Physical Graffiti can stand on its own historically without the support of Zep’s five other million sellers, but inevitably the cuts on this album will be scrutinized with Nancy Drew-like precision in search of a successor to ‘Stairway’ or an equal to ‘Rock and Roll.’ Graffiti is, in fact, a better album than the other five offerings, the band being more confident, more arrogant in fact, and more consistent. The choice of material is varied, giving the audience a chance to see all sides of the band. Equal time is given to the cosmic and the terrestrial, the subtle and the passionate.
The exotic and musky ‘Kashmir’ is intriguing in its otherworldliness. Jimmy Page’s grinding, staccato guitar work sounds like a cosmic travelog to spiritual regeneration, swelling around the lyrics, which are heavily laden with mystical allusions and Hessean imagery.
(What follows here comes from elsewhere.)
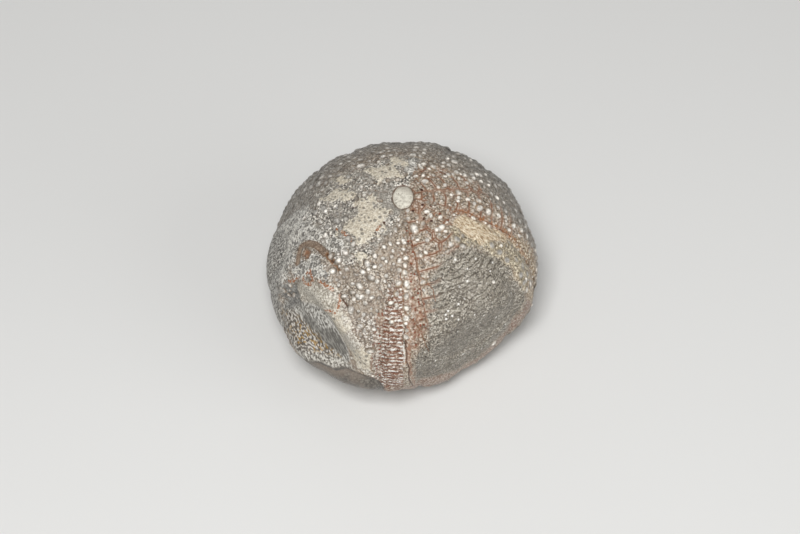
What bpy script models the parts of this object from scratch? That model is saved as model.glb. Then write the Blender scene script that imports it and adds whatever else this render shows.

Although ‘Kashmir’ is certainly the best cut on the album, it could be trimmed without losing any of its mesmeric effect, because at some point the incense grows a little murky, and the slow burning guitar degenerates into opulent cliches, causing the instrumental interludes to echo an Exodus soundtrack.
Not all of the cuts are exercises in advanced audial basketweaving, but trace a musical cycle running from Page’s grandiose productions to basic drunken boogie. ‘Trampled Underfoot’ is seemingly effortless funk that is rescued from mediocrity by the elaborate punctuation of Page’s guitar. His fingers traverse the neck of his instrument with a velocity so violent that only a machine could improve upon it. Each batch of notes he pulls from his guitar is uniquely his own, personal as a thumbprint. Just as unique are Plant’s laments and his sexual heaves and sighs that turn the lyrics of a simplistic rocker like ‘Wanton Song’ into an introspective, personal statement. ‘Custard Pie’ and ‘Boogie With Stu’ are macho masterpieces in the tradition of the strutting, swaggering English flash blues formula pioneered on Zeppelin’s early albums. ‘Night Flight’, ‘Sick Again’ and ‘Ten Years Gone’ smack of pop picaresque, much in the manner of Rod Stewart’s ‘Every Picture Tells a Story’ – vignettes and transient insights, slices of a popstar’s life.
Led Zeppelin moves in strange ways. Sure they’re gutsy, ballsy, and flamboyantly aggressive, always spiked with a lot of eroticism, but they’re also cerebral…by way of the glands. They have this unique ability to wind you up and prime you for a full-throttled tilt. You rocked, you rolled, and oh mama those juices flowed – but you also listened to the words.
Surprisingly, in an era where disposable bands and itinerant musicians constantly play a game of musical chairs, Led Zeppelin is a unit – the same four members for the past seven years. Their longevity is due to a kind of magnetism, magic if you will. That rare chemistry was evident even at their first rehearsal, where they fit together like jigsaw pieces, transcending their common R&B backgrounds to achieve a gut-wrenching new synthesis. Lisa Robinson describes it as a case in which “the Beatles battled the Stones in a parking lot and Led Zeppelin won.” Zeppelin make more noise, has more guitar gimmickry, more sexuality, more flash, and generates more violence than any of their competitors, so that they are more than mere musicians, simple superstars. They have become the longest-lasting model for those culturally bankrupt ‘trendies’ to follow. Underage masses walk, talk, dress and dope like Zep. They have become a necessary trapping for the terminally hip, as well as providing the audial backdrop for any social gathering.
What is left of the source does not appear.